The appointment for the new president was thrown into disarray after an unexpected challenge by a group of board members. Mark Sisisky, a wealth advisor who has been a JDC board member for a decade, was originally the consensus board choice for president, until Harvey Schulweis, a real estate investor and also a longtime board member, challenged him for the role, with support from some other board members. Both are active in philanthropy, and their differences are said by at least one source to be more personal than substantive.
“Both are committed to our mission,” Ostrin said. Their competition for the JDC presidency indicates, Ostrin said, “that there are a lot of people who are passionate about our mission.”
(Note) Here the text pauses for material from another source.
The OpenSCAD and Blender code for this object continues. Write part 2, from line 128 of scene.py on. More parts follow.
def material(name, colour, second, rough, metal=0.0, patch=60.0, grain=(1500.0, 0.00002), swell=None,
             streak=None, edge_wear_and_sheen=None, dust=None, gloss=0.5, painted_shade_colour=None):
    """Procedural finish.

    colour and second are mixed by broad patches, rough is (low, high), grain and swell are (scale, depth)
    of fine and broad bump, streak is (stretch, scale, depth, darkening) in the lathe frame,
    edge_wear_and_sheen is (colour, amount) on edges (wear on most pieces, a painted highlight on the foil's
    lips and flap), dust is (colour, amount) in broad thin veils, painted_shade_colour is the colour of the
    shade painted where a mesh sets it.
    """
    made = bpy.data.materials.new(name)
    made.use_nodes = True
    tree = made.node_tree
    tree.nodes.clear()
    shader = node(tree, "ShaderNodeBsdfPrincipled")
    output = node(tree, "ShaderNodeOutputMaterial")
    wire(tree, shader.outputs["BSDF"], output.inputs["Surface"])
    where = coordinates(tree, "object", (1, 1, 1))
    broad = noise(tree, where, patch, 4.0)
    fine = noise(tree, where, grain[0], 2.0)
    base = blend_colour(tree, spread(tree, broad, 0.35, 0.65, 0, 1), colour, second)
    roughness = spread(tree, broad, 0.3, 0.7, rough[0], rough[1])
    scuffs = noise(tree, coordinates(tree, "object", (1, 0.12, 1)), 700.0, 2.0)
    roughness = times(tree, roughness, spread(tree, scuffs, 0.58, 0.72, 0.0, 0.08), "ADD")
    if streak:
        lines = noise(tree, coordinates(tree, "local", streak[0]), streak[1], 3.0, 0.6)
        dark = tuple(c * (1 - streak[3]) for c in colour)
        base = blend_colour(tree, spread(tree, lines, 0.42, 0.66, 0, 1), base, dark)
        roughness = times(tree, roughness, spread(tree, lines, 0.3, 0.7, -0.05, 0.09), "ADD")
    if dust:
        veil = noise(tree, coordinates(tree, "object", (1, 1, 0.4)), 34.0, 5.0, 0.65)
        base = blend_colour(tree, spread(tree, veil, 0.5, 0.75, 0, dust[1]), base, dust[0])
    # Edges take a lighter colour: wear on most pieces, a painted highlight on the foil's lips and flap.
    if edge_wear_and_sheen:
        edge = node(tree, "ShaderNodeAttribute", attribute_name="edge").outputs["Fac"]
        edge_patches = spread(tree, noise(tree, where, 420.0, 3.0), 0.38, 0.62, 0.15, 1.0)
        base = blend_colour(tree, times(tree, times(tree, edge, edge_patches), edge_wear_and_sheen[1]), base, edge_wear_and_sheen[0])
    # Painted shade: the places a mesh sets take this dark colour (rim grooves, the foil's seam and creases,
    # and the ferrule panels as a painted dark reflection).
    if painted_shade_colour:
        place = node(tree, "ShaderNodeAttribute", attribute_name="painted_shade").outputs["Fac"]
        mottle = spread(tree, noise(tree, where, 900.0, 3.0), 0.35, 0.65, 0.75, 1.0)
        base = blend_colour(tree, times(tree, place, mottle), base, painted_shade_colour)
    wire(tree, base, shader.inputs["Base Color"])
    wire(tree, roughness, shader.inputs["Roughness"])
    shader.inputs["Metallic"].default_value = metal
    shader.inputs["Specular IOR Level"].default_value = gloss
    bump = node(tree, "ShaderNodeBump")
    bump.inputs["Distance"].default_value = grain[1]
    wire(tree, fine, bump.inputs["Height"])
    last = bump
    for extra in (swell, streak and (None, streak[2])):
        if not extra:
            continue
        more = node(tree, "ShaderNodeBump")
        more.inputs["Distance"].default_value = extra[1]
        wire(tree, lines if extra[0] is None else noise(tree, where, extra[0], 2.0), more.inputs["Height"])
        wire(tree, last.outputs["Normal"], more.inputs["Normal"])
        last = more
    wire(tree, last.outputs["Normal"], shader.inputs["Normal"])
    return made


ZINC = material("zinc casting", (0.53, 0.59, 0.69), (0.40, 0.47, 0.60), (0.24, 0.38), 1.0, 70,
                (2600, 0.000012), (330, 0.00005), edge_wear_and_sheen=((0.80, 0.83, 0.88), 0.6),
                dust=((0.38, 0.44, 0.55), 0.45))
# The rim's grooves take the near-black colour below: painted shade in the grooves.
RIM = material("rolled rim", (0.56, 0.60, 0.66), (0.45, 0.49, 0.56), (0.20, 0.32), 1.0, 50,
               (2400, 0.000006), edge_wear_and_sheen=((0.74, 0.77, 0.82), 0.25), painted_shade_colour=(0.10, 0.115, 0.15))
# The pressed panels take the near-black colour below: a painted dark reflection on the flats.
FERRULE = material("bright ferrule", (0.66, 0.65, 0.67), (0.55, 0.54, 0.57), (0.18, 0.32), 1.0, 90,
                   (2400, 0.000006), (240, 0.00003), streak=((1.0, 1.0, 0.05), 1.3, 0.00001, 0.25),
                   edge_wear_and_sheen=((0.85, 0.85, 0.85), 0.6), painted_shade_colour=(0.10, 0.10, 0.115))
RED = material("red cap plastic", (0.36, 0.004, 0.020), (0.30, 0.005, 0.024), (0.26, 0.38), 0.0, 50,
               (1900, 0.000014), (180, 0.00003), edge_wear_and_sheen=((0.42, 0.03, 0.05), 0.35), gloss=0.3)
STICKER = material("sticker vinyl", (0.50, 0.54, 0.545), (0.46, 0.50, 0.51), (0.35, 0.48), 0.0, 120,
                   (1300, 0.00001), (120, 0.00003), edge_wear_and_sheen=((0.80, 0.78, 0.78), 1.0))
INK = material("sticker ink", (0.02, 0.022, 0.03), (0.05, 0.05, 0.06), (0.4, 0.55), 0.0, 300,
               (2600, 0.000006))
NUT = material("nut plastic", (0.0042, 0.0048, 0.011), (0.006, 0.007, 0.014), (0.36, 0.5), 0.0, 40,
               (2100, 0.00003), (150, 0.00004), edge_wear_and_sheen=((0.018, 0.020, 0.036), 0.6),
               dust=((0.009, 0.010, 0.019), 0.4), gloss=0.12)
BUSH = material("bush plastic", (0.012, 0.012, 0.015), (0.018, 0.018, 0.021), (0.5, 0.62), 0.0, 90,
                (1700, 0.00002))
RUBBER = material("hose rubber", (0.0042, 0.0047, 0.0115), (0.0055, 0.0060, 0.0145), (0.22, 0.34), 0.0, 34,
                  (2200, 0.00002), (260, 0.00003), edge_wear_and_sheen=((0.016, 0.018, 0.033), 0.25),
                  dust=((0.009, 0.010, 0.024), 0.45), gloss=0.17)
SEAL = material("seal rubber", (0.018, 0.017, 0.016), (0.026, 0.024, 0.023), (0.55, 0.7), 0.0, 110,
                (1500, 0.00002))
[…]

The JDC, founded in 1914-15 to bring relief to the indigent Jews of Palestine and Russia, now operates in 70 countries, providing a variety of services to some 1 million people, according to a spokesman.
Jewish communities in Eastern Europe and the former Soviet Union have grown more self-confident and more self-sufficient in recent decades, usually led by younger members who grew up after the fall of communism. As a result, the Joint’s focus has shifted to social welfare activities on behalf of elderly, often-indigent Jews there. It is also supporting JDC educational and welfare programs in Israel.
In the last decade, annual fundraising has risen, with some dips along the way, from $118.4 million in 2009 to $160.8 million in 2018, the last year for which complete figures are available, according to the Joint. The totals do not include funds from the Claims Conference, the Israeli government and the Joint’s Second Century endowment campaign.
“Nothing’s stopped” in recent years as a result of the turnover in the CEO’s position, a member of the Jewish community familiar with the JDC’s operations told The Jewish Week.
The identity of the next CEO will not affect the arc of the Joint’s work, Ostrin said. “The organization is bigger,” he said, “than any one individual.”
Note: This article was updated to remove the sentence saying David Schizer could not be reached for comment by deadline. His comment is included in the updated article.